* _DESCRIPTION OF THE TASK_
Count how many lines in the material below hold the word "starts"; the reply is that number alone.

* _INFORMATION PROVIDED_
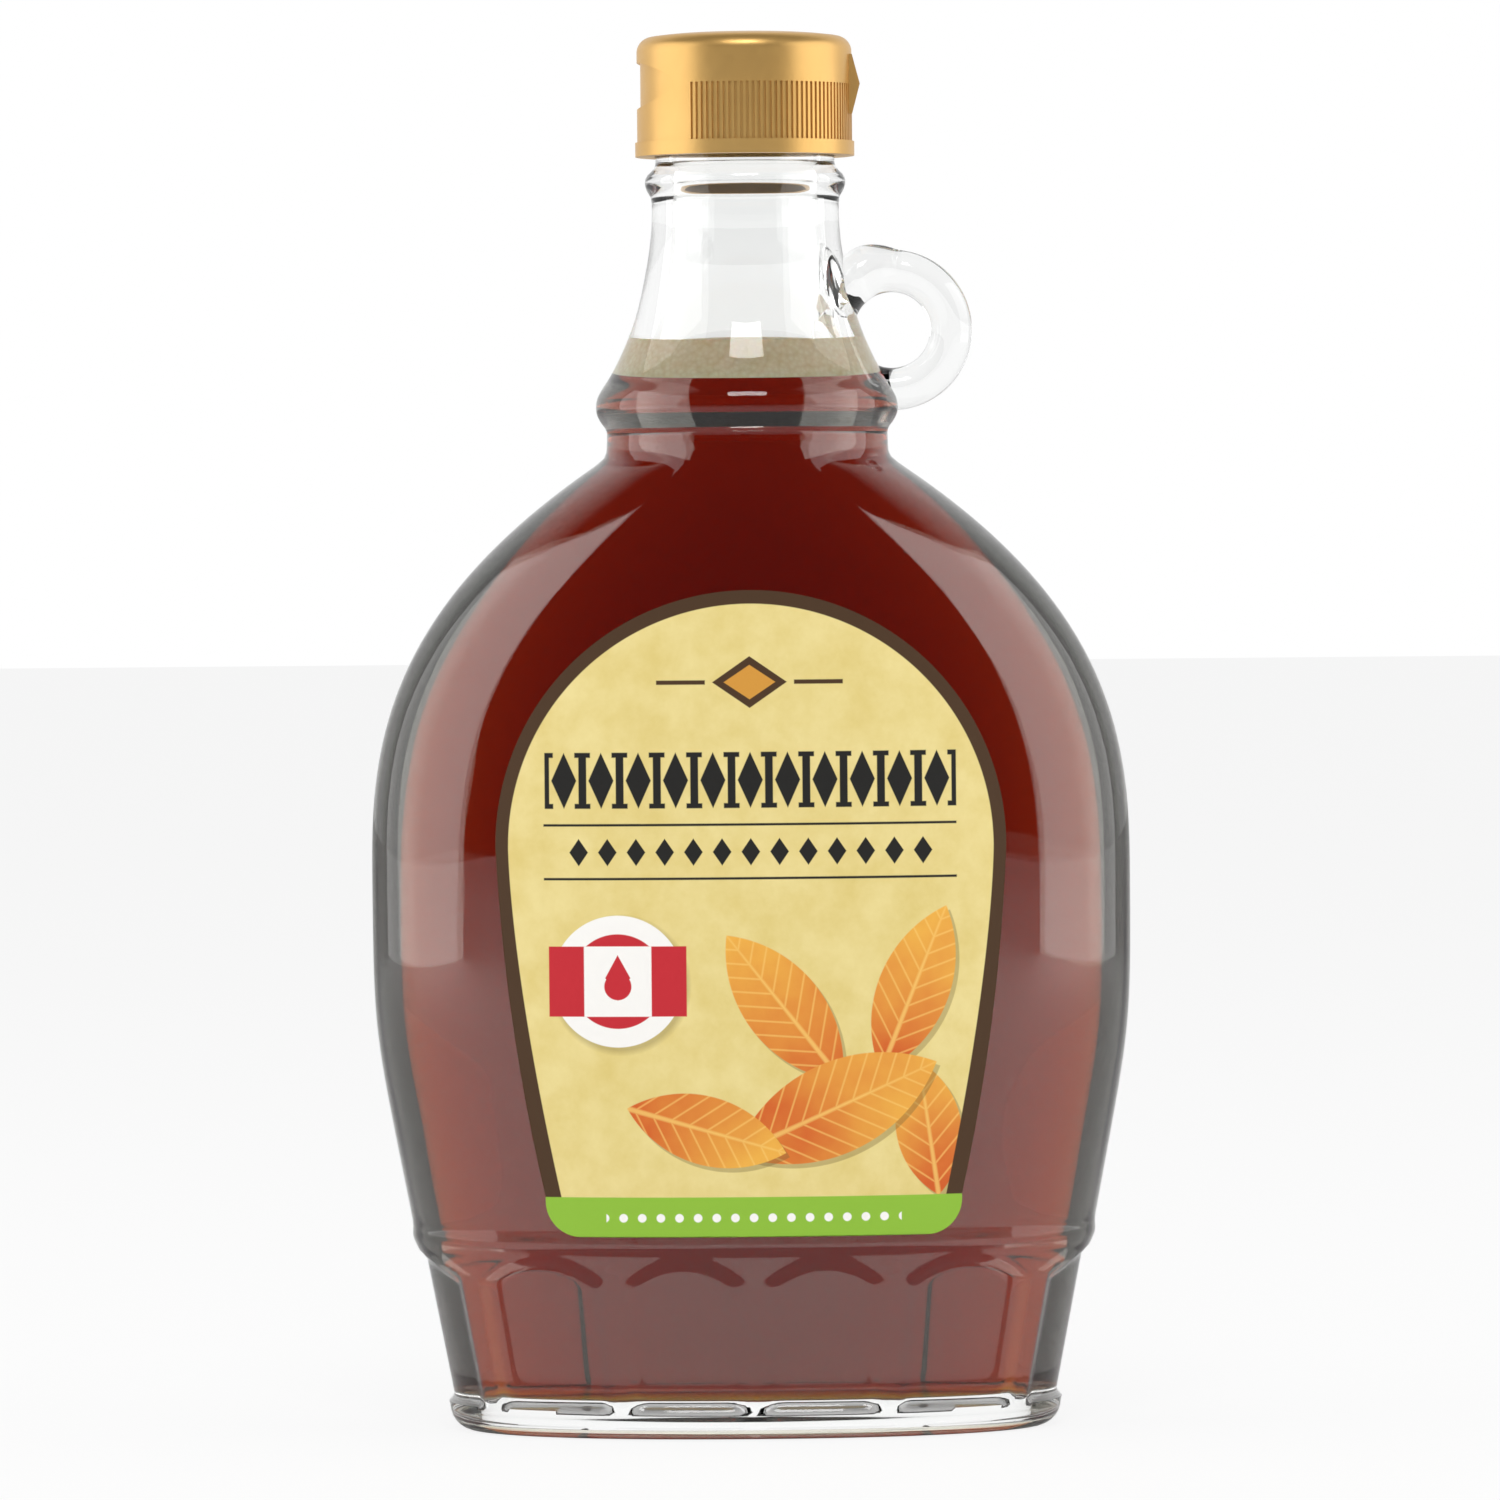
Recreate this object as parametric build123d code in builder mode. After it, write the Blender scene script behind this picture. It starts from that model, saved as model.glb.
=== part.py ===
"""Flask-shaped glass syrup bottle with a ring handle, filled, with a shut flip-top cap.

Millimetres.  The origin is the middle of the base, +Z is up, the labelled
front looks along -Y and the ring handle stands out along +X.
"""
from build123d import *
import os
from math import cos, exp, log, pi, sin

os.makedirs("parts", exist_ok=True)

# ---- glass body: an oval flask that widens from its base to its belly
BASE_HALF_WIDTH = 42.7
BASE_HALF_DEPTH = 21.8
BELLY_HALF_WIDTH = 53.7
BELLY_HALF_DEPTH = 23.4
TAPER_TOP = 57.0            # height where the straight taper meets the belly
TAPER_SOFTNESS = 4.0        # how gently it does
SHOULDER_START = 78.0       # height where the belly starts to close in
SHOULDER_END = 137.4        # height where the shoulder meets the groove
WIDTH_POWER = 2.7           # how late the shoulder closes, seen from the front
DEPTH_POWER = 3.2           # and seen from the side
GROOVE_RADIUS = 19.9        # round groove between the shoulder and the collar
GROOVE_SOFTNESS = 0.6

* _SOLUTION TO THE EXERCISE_
2